Berry pointed to Changi Airport, where more than 62.2 million travellers pass through annually, as the epitome of excellence in transit-oriented design.
“More than just a functional transport hub, we aim to enhance the travel experience for passengers by offering a range of shopping, dining, and entertainment facilities,” said Ivan Tan, group senior vice president, corporate and marketing communications at Changi Airport. “As the airport continues to grow its retail business, we constantly challenge ourselves to bring in new concepts and experiences for our passengers and visitors. This makes shopping here vibrant and exciting, ensuring that each journey through Changi is memorable and surprising.”
Non-aeronautical revenue contributes to half of Changi Airport’s total revenue and subsidises the aeronautical fees charged to airlines, Tan aded.
Full Steam Ahead
Train stations are also working hard to tap into the traveller mindset, according to Woods Bagot’s Berry.
“There are significantly more people passing through rail stations than ever before,” said Berry, who is currently working on a multimillion-dollar upgrade for Sydney’s Central Station, featuring an expanded retail precinct. “Stations started to reinvent themselves as mixed-use developments over the last two decades, and we now have the commercial opportunity to refurbish and add substantial retail offerings.”
Urban infrastructure developments such as the new high-speed rail line between Kuala Lumpur and Singapore create more opportunities for transit-oriented retail, and developments are customised to the unique requirements of the area. Stations are built multilevel, self-contained, and temperature-controlled due to the shortage of space and Singapore’s monsoonal climate, where thunderstorms regularly force large numbers of commuters to shelter in these developments.
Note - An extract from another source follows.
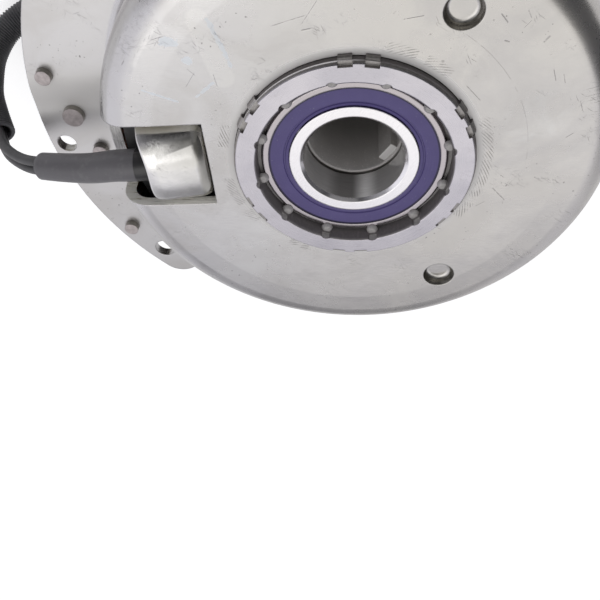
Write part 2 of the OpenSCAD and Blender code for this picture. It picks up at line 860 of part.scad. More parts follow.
module pulley() {
    groove_drop = (pulley_r - groove_floor_r) * tan(groove_half_angle);
    mid_z = pulley_h / 2;
    color([0.62, 0.62, 0.61])
        difference() {
            rotate_extrude()
                polygon([
                    [pulley_lip_r, lb_low_z - 4], [pulley_hub_in_r, lb_low_z - 4],
                    [pulley_hub_in_r + 1, web_low_z], [rim_in_r - 1, web_low_z],
                    [rim_in_r, web_low_z - 1], [rim_in_r + 1, 0],
                    [pulley_r - 0.6, 0], [pulley_r, 0.6],
                    [pulley_r, mid_z - groove_w / 2],
                    [groove_floor_r, mid_z - groove_w / 2 + groove_drop],
                    [groove_floor_r, mid_z + groove_w / 2 - groove_drop],
                    [pulley_r, mid_z + groove_w / 2],
                    [pulley_r, pulley_h - 0.6], [pulley_r - 0.6, pulley_h],
                    [rim_in_r + 1, pulley_h], [rim_in_r, web_low_z + web_t + 1],
                    [rim_in_r - 1, web_low_z + web_t], [pulley_hub_in_r + 1, web_low_z + web_t],
                    [pulley_hub_in_r, web_low_z + web_t + 1],
                    [pulley_hub_in_r, pulley_hub_h - 4], [pulley_hub_r, pulley_hub_h - 4],
                    [pulley_hub_r, pulley_hub_h], [lb_out_r, pulley_hub_h],
                    [lb_out_r, pulley_snap_z + snap_t], [pulley_groove_r, pulley_snap_z + snap_t],
                    [pulley_groove_r, pulley_snap_z], [lb_out_r, pulley_snap_z],
                    [lb_out_r, lb_low_z], [pulley_lip_r, lb_low_z]
                ]);
            for (k = [0 : web_holes - 1])
                rotate([0, 0, 360 * (k + 0.5) / web_holes])
                    translate([web_hole_c, 0, 0])
                        cylinder(r = web_hole_r, h = pulley_hub_h - 5);
            for (k = [0 : leaf_count - 1])
                rotate([0, 0, 360 * k / leaf_count])
                    translate([leaf_pulley_r, 0, pulley_hub_h - 5])
                        cylinder(r = leaf_rivet_r, h = 6);
        }
}

module pulley_snap_ring() {
    snap_ring(lb_out_r - 2.4, pulley_groove_r, pulley_snap_z, 36);
}

// One straight spring leaf from its pulley rivet to its armature rivet
module leaf() {
    a = polar(leaf_pulley_r, 0);
    b = polar(leaf_armature_r, leaf_sweep);
    run = norm(b - a);
    turn = atan2(b[1] - a[1], b[0] - a[0]);
    translate([a[0], a[1], leaf_z])
        rotate([0, 0, turn])
            difference() {
                union() {
                    cylinder(r = leaf_w / 2, h = leaf_t);
                    translate([run, 0, 0])
                        cylinder(r = leaf_w / 2, h = leaf_t);
                    translate([0, -leaf_w / 2 + 1, 0])
                        cube([run, leaf_w - 2, leaf_t]);
                }
                translate([0, 0, -1])
                    cylinder(r = leaf_rivet_r, h = 3);
                translate([run, 0, -1])
                    cylinder(r = leaf_rivet_r + rivet_play, h = 3);
            }
}

module leaf_springs() {
    color([0.45, 0.47, 0.50])
        for (k = [0 : leaf_count - 1])
            rotate([0, 0, 360 * k / leaf_count])
                leaf();
}

module leaf_rivets() {
    color([0.66, 0.66, 0.66])
        for (k = [0 : leaf_count - 1])
            rotate([0, 0, 360 * k / leaf_count])
                translate([leaf_pulley_r, 0, 0]) {
                    translate([0, 0, pulley_hub_h - 5.2])
                        cylinder(r = leaf_rivet_r + 0.8, h = 1.2);
                    translate([0, 0, pulley_hub_h - 4])
                        cylinder(r = leaf_rivet_r, h = 4 + leaf_t);
                    translate([0, 0, leaf_z + leaf_t])
                        cylinder(r = leaf_head_r, h = 1.4);
                }
}

module armature() {
    color([0.52, 0.51, 0.50])
        difference() {
            ring(armature_in_r, armature_r, armature_low_z, armature_t);
            for (k = [0 : slot_count - 1])
                rotate([0, 0, 360 * k / slot_count])
                    curved_slot(armature_slot_r, slot_w, 8, 52, armature_low_z - 1,
                        armature_t + 2);
            for (k = [0 : leaf_count - 1])
                rotate([0, 0, 360 * k / leaf_count + leaf_sweep])
                    translate([leaf_armature_r, 0, armature_low_z - 1]) {
                        cylinder(r = leaf_rivet_r, h = armature_t + 2);
                        translate([0, 0, armature_t])
                            cylinder(r = leaf_head_r, h = 2);
                    }
        }
}

module armature_rivets() {
    color([0.66, 0.66, 0.66])
        for (k = [0 : leaf_count - 1])
            rotate([0, 0, 360 * k / leaf_count + leaf_sweep])
                translate([leaf_armature_r, 0, 0]) {
                    translate([0, 0, leaf_z - rivet_play - 1.4])
                        cylinder(r = leaf_head_r, h = 1.4);
                    translate([0, 0, leaf_z - rivet_play])
                        cylinder(r = leaf_rivet_r,
                            h = armature_top_z - 1 - leaf_z + rivet_play);
                    translate([0, 0, leaf_z + leaf_t + rivet_play])
                        cylinder(r = leaf_head_r + 0.8,
                            h = armature_low_z - leaf_z - leaf_t - rivet_play);
                }
}

module lead_sleeve() {
    color([0.22, 0.22, 0.23])
        tube(spline(sleeve_route, 2), sleeve_d / 2, sleeve_d / 2 - 0.9);
}

module lead_wires() {
    color([0.20, 0.20, 0.21])
        for (side = [-wire_side, wire_side]) {
            tube(shifted(spline(wire_route, 2), side), wire_d / 2, wire_d / 2);
            tube(shifted(spline(tail_route, 2), side), wire_d / 2, wire_d / 2);
        }
}

module lead_conduit() {
    color([0.12, 0.12, 0.13])
        tube(spline(conduit_route, 2), conduit_d / 2, conduit_d / 2);
}

module at_plug() {
    translate([plug_x, plug_y, 0])
        mirror([1, 0, 0])
            children();
}

// Rounded block of the connector's outline, along its length
module plug_block(x, len, w, z, h, r) {
    translate([x, 0, z + h / 2])
        rotate([90, 0, 90])
            linear_extrude(height = len)
                union() {
                    square([w - 2 * r, h], center = true);
                    square([w, h - 2 * r], center = true);
                    for (a = [-1, 1], b = [-1, 1])
                        translate([a * (w / 2 - r), b * (h / 2 - r)])
                            circle(r = r, $fn = 24);
                }
}

module connector_body() {
    color([0.10, 0.10, 0.11])
        at_plug()
            difference() {
                union() {
                    plug_block(2, plug_len - 2, plug_w, 0, plug_h, 1.5);
                    plug_block(4, 3, plug_w + 2.4, 0.6, plug_h - 1.2, 1.5);
                    translate([7, 0, plug_h - 0.5])
                        rotate([90, 0, 0])
                            linear_extrude(height = 7, center = true)
                                polygon([[0, 0], [0, 2.4], [13, 2.4], [16, 1.7], [16, 0]]);
                }
                plug_block(plug_len - plug_depth, plug_depth + 1, plug_w - 2 * plug_wall,
                    plug_wall, plug_h - 2 * plug_wall, 0.6);
            }
}

module connector_seal() {
    color([0.45, 0.16, 0.12])
        at_plug()
            plug_block(0, 2, plug_w - 3, 1.5, plug_h - 3, 1.5);
}

module connector_contacts() {
    color([0.78, 0.66, 0.35])
        at_plug()
            for (side = [-4.2, 4.2])
                translate([plug_len - plug_depth, side - 1.4, plug_h / 2 - 0.4])
                    cube([9.5, 2.8, 0.8]);
}

field_shell();
pole_ring();
coil_bobbin();
coil_winding();
coil_potting();
lead_hood();
brake_pins();
brake_stud();
brake_spacers();
stud_spacer();
brake_plate();
brake_lining();
upper_outer_race();
upper_seal_top();
upper_seal_bottom();
upper_inner_race();
upper_balls();
upper_cage();
rotor();
friction_ring();
lower_inner_race();
hub_snap_ring();
lower_balls();
lower_cage();
pulley();
lower_outer_race();
lower_seal_top();
lower_seal_bottom();
pulley_snap_ring();
leaf_springs();
leaf_rivets();
armature();
armature_rivets();
lead_sleeve();
lead_wires();
lead_conduit();
connector_body();
connector_seal();
connector_contacts();
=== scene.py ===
import math

import bpy
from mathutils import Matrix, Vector


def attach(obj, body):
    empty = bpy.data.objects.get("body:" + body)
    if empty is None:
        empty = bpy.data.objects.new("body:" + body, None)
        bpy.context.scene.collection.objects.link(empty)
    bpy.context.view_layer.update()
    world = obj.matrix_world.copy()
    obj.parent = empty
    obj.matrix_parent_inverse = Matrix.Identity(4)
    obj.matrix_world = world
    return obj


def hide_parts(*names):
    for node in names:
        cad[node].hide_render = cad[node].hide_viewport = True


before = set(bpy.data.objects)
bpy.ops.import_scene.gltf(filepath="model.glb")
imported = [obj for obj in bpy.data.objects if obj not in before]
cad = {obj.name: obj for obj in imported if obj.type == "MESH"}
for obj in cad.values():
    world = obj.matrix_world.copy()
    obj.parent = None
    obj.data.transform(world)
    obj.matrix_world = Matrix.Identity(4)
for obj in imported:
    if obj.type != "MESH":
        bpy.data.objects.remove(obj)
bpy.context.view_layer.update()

# The photograph's view: about 300 mm away and 50 degrees above, looking over the lobe's near side,
# with the camera turned upside down so that the lead leaves to the left.
camera = bpy.data.objects.new("camera", bpy.data.cameras.new("camera"))
camera.data.sensor_width = 36
camera.data.lens = 45.04
camera.data.clip_start = 0.005
camera.location = (-0.00477, -0.14253, 0.25500)
camera.rotation_euler = [math.radians(a) for a in (-49.687, 3.3735, 175.828)]
bpy.context.collection.objects.link(camera)
bpy.context.scene.camera = camera


# The lead's black conduit: a corrugated plastic tube, about 0.245 m long, pushed loosely over the two
# wires. It falls from the sleeve, passes under the lobe and lies on the floor round the pulley.
CONDUIT_D = 0.010
CONDUIT_END_STEP = 0.0009
CONDUIT_WALL = 0.0005
CONDUIT_BORE_RINGS = 90
RIB_PITCH = 0.0011
# one rib: share of the pitch, and depth below the outer diameter
RIB_PROFILE = ((0.06, 0.0004), (0.2, 0.00012), (0.36, 0.0), (0.52, 0.0), (0.68, 0.00012),
               (0.82, 0.0004), (0.94, 0.00045))
CONDUIT_ROUTE = [
    (120.8, 7.3, 52.3), (125, 5.2, 44.2), (128.6, 3, 36), (130.3, 0.5, 28), (130.3, -3, 20),
    (127, -7, 12), (120, -10.5, 7), (110, -14, 5.2), (101, -18, 5.2), (94, -25, 5.2),
    (88, -36, 5.2), (80, -50, 5.2), (69, -64, 5.2), (55, -76, 5.2), (38, -85, 5.2),
    (20, -91, 5.2), (0, -94, 5.2), (-18, -95, 5.2), (-36, -95, 5.2),
]


def smooth_route(points, step):
    """The CAD model's curve through a route's points in mm: metres, at even steps."""
    p = [Vector(q) / 1000 for q in points]
    fine = []
    for i in range(len(p) - 1):
        b, c = p[i], p[i + 1]
        a = p[i - 1] if i else 2 * b - c
        d = p[i + 2] if i + 2 < len(p) else 2 * c - b
        for k in range(40):
            t = k / 40
            fine.append(0.5 * (2 * b + (c - a) * t + (2 * a - 5 * b + 4 * c - d) * t * t
                               + (3 * b - a - 3 * c + d) * t ** 3))
    fine.append(p[-1])
    even, walked = [fine[0]], 0.0
    for a, b in zip(fine, fine[1:]):
        run = (b - a).length
        while walked + run >= step:
            a = a + (b - a) * ((step - walked) / run)
            run = (b - a).length
            walked = 0.0
            even.append(a)
        walked += run
    if (even[-1] - fine[-1]).length > step * 0.3:
        even.append(fine[-1])
    else:
        even[-1] = fine[-1]
    return even


def route_length(path):
    return sum((b - a).length for a, b in zip(path, path[1:]))


def heading(path, i):
    """The path's direction at its point i."""
    return (path[min(i + 1, len(path) - 1)] - path[max(i - 1, 0)]).normalized()


def square_to(way, old):
    """The direction nearest to the old one that is square to the way."""
    return (old - old.dot(way) * way).normalized()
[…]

Similarly, Hong Kong TOD Elements boasts 1 million square feet of retail space connecting four of the country’s busiest rail lines. Elements contains a 1,600-seat cinema, an ice-skating rink, and 123 retail outlets. In-station retail in Hong Kong generates approximately AU$359 million (US$265.2 million) annually, prompting developers to tailor projects to the preferences of consumers who prioritise convenience and proximity to transportation.
High Tech, High Reward
According to Berry, the key to attracting customers is in the data. “If you can understand how the visibility and positioning of retail influences people, you can encourage people to buy more easily and frequently,” he said. “Digital analysis allows us to understand the flow of passengers and customers, so we can graph people’s sight lines and determine what the ‘sweet spot’ is that will be visible to the most people.”
In high-volume spaces like train stations, retailers are often more concerned with recognition and brand visibility than sales, Berry said. For instance, car manufacturer Ford have several concept stores in TODs.
Airports are also using the data provided by international flight arrival times to adjust their offerings and featured displays according to the nationality of the disembarking passengers.
“For example, when Japanese flights land, retailers change the window display to feature products that will specifically appeal to Japanese tourists,” Berry explained. “If you know that some groups will buy items that other nationalities aren’t interested in, then you can alter the offering based on incoming flights.”
The same could hold true at train stations, he added. “If you know there were certain groups coming through at certain times, you could target them in an even more direct way,” he said.
To capitalise on the popularity of online shopping, stations are trialling digital purchasing. In Korea, Tesco HomePlus has opened virtual grocery stores inside train stations where customers can choose products displayed on billboards on platforms. Each product has a QR code that can be scanned with a smartphone and added to an online shopping cart. After the transaction is complete, the goods are delivered on the same day. If the train arrives before customers are finished, they can continue shopping on their phones as they travel.
“In this instance, the train becomes just a portal for choosing, selecting, and paying for retail goods,” Berry said. “And, of course, offering goods in a way that takes up almost no space is incredibly valuable in underground station environments.”